RTS/CTS handshaking is for local data received from the USB Device. For data sent to the USB device handshaking is not enabled.
If you are connecting a microcontroller to the USB Host board you may only want to receive data at certain points in your program. Turn ON RTS/CTS handshaking for this functionality.
RTS on the USB Host board is the pin labelled SDA. This is an output pin which is normally HIGH when there is NO data available.
When data is available, this pin goes LOW.
CTS on the USB Host board is the pin labelled SCL. This is an input pin which should be held HIGH when you don’t want data to be transmitted.
Pull this pin LOW to receive data.
Note that the data buffer on the USB Host is 2K bytes. If received data goes beyond this without being read then data will be overwritten.
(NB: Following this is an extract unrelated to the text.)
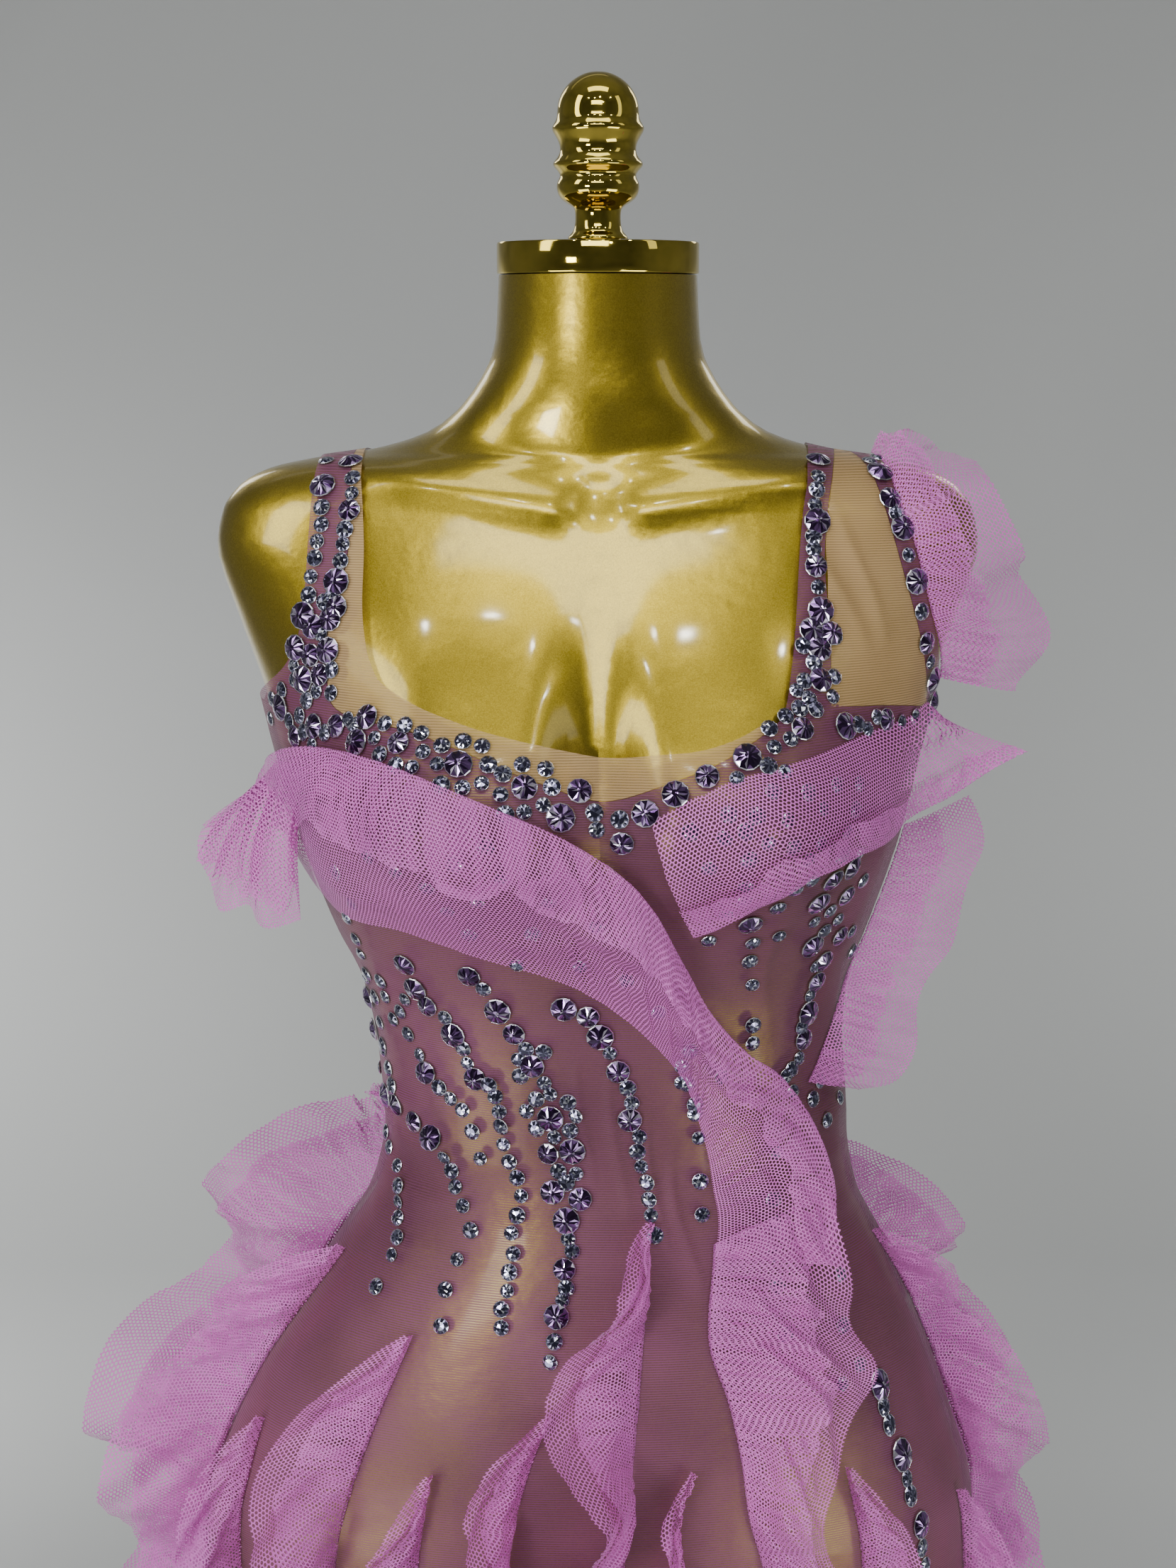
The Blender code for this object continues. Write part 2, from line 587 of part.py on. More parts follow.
# Strips of tulle that fall from a pointed tip to the hem: the sewn line by angle and height, the side the
# free edge leans to, the full width, where the first fold starts and how far the strip stands up, in degrees
Strip = namedtuple("Strip", "name tip middle end side width phase lean")
STRIP_END = HEM_HEIGHT / MM + 8
STRIPS = [
    Strip("front_a", (18, 1011), (8, 860), (0, STRIP_END), -1, 58, 0.05, 46),
    Strip("front_b", (-50, 948), (-55, 845), (-58, STRIP_END), -1, 60, 0.3, 42),
    Strip("front_c", (-78, 974), (-83, 880), (-83, STRIP_END), -1, 60, 0.1, 56),
    Strip("front_d", (-74, 888), (-72, 815), (-70, STRIP_END), -1, 44, 0.6, 46),
    Strip("front_e", (-40, 882), (-41, 830), (-44, STRIP_END), -1, 46, 0.2, 46),
    Strip("front_f", (-13, 916), (-22, 843), (-28, STRIP_END), -1, 54, 0.62, 46),
    Strip("front_g", (24, 886), (19, 836), (15, STRIP_END), -1, 36, 0.8, 56),
    Strip("front_h", (56, 879), (57, 823), (60, STRIP_END), 1, 42, 0.4, 46),
    Strip("front_i", (77, 844), (78, 790), (76, STRIP_END), 1, 40, 0.7, 50),
    Strip("side_a", (81, 982), (90, 880), (89, STRIP_END), 1, 48, 0.2, 66),
    Strip("side_b", (96, 956), (99, 870), (102, STRIP_END), 1, 52, 0.65, 70),
    Strip("side_c", (110, 1048), (113, 930), (116, STRIP_END), 1, 70, 0.15, 72),
    Strip("side_d", (-107, 1052), (-102, 940), (-99, STRIP_END), -1, 84, 0.4, 72),
    Strip("back_a", (-122, 1000), (-120, 880), (-118, STRIP_END), -1, 56, 0.2, 64),
    Strip("back_b", (-138, 930), (-136, 840), (-135, STRIP_END), -1, 50, 0.6, 58),
    Strip("back_c", (-153, 985), (-153, 860), (-152, STRIP_END), -1, 52, 0.3, 60),
    Strip("back_d", (-169, 925), (-169, 840), (-169, STRIP_END), -1, 48, 0.8, 58),
    Strip("back_e", (174, 980), (174, 860), (173, STRIP_END), -1, 50, 0.1, 60),
    Strip("back_f", (158, 930), (157, 840), (156, STRIP_END), -1, 46, 0.5, 58),
]
FOLD_LENGTH = 118
LEAN_SWING = 27
STRIP_ALONG = 16
STRIP_ACROSS = 2


def strip_grid(strip, along, across):
    """A strip whose free edge swings to and fro as it falls, narrow at the tip."""
    line = curve_through([(*strip.tip, 0), (*strip.middle, 0), (*strip.end, 0)], along + 1)
    seam = seat_line([around(angle, height) for angle, height, _ in line])
    columns = []
    for sewn in seam:
        fall = strip.tip[1] - sewn.z / MM
        _, outward, _, _ = DRESS_SURFACE.find_nearest(sewn)
        sideways = Vector((0, 0, 1)).cross(outward).normalized() * strip.side
        width = strip.width * (0.22 + 0.78 * soft_step(fall / 130)) * MM
        swing = math.sin(2 * math.pi * (fall / FOLD_LENGTH + strip.phase))
        lean = math.radians(strip.lean + LEAN_SWING * swing * soft_step(fall / 50))
        column = []
        for j in range(across + 1):
            share = j / across
            turn = lean + math.radians(12) * (1 - share) * swing
            reach = width * share
            point = sewn + (sideways * math.cos(turn) + outward * math.sin(turn)) * reach
            column.append(clear_of(point, FREE_OFF) if j else sewn)
        columns.append(column)
    return columns


for strip in STRIPS:
    hanging_sheet("skirt_" + strip.name, strip_grid(strip, STRIP_ALONG, STRIP_ACROSS), LILAC_TULLE)
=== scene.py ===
import math
from collections import namedtuple

import bmesh
import bpy
import numpy as np
from mathutils import Matrix, Vector
from mathutils.bvhtree import BVHTree


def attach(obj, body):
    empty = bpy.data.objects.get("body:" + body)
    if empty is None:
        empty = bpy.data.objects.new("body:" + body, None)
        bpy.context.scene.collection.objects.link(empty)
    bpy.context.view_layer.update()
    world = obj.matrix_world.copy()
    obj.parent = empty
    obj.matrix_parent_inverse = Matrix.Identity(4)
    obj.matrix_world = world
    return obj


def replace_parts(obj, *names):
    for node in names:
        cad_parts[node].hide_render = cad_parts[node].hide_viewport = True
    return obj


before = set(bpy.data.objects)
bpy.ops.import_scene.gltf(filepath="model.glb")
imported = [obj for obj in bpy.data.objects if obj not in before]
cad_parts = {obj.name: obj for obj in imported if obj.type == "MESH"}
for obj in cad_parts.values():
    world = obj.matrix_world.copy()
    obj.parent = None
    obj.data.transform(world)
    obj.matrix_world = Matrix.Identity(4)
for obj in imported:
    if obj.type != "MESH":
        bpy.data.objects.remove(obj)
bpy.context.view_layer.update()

MM = 0.001
scene = bpy.context.scene

# The view: the lens stands in front of the neck and looks 11 degrees down, as in the photograph.
camera_data = bpy.data.cameras.new("camera")
camera_data.lens = 54.1
camera_data.clip_start = 0.05
camera = bpy.data.objects.new("camera", camera_data)
camera.location = (-0.005, -1.214, 1.457)
camera.rotation_euler = (math.radians(79), 0, 0)
scene.collection.objects.link(camera)
scene.camera = camera
scene.cycles.transparent_max_bounces = 14


# The studio: a pale grey room, painted on the inside only so that it can be looked into from all sides, with
# big soft lamps and a few small ones that give the stones and the gold their glints.
def add_node(tree, kind, inputs=None, **settings):
    """A shader node with its settings and its inputs, each a value or another node's output."""
    made = tree.nodes.new(kind)
    for key, value in settings.items():
        setattr(made, key, value)
    for socket, value in (inputs or {}).items():
        if isinstance(value, bpy.types.NodeSocket):
            tree.links.new(value, made.inputs[socket])
        else:
            made.inputs[socket].default_value = value
    return made


def new_material(name, colour, metallic, roughness):
    """A material, its node tree and its Principled shader."""
    material = bpy.data.materials.new(name)
    material.use_nodes = True
    tree = material.node_tree
    shader = tree.nodes["Principled BSDF"]
    shader.inputs["Base Color"].default_value = (*colour, 1)
    shader.inputs["Metallic"].default_value = metallic
    shader.inputs["Roughness"].default_value = roughness
    material.diffuse_color = (*colour, 1)
    return material, tree, shader


def two_tones(tree, shader, dark, light, scale, detail, spread=0.15):
    """A base colour that drifts between two tones in soft patches; gives back the coordinates it reads."""
    place = add_node(tree, "ShaderNodeTexCoord").outputs["Object"]
    patches = add_node(tree, "ShaderNodeTexNoise", {"Vector": place, "Scale": scale, "Detail": detail})
    ramp = add_node(tree, "ShaderNodeValToRGB", {"Fac": patches.outputs["Fac"]})
    for element, stop, colour in zip(ramp.color_ramp.elements, (0.5 - spread, 0.5 + spread), (dark, light)):
        element.position, element.color = stop, (*colour, 1)
    tree.links.new(ramp.outputs["Color"], shader.inputs["Base Color"])
    return place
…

Serial Port Selection. Some USB devices have more than one serial port
If attached USB device has more than one Serial port, you can choose which port to connect to.
E.g. FT2232H has 2 ports
If the attached device has only one port, this setting has no effect.
RS232 Port Configuration
You can now set the serial port to RS232 negative logic (local – not the attached USB device). This will enable you to connect the board directly to serial ports that support the RS232 negative logic format.
There are a few important points to bear in mind
- This does not effect the bootloader, so program updates will still need a positive logic TTL connection
- Once you have activated RS232 mode, you will need to communicate with the Host board/chip using RS232
- RS232 is negative logic, but the host chip will only provide 0V and 3.3V output. It will not produce negative voltages
- Do not connect to RS232 ports that have high voltages – e.g. old style PC serial ports which operate at +/- 12V
- 5V power in
- TX out
- RX in
- SS pin (optional). This pin goes high when a USB device is attached
- SDO(A) (optional). This pin controls the remote DTR and RTS pins. This pin is high by default and so the remote RTS and DTR pins are high too. Pull this pin low to also pull the remote DTR and RTS pins low.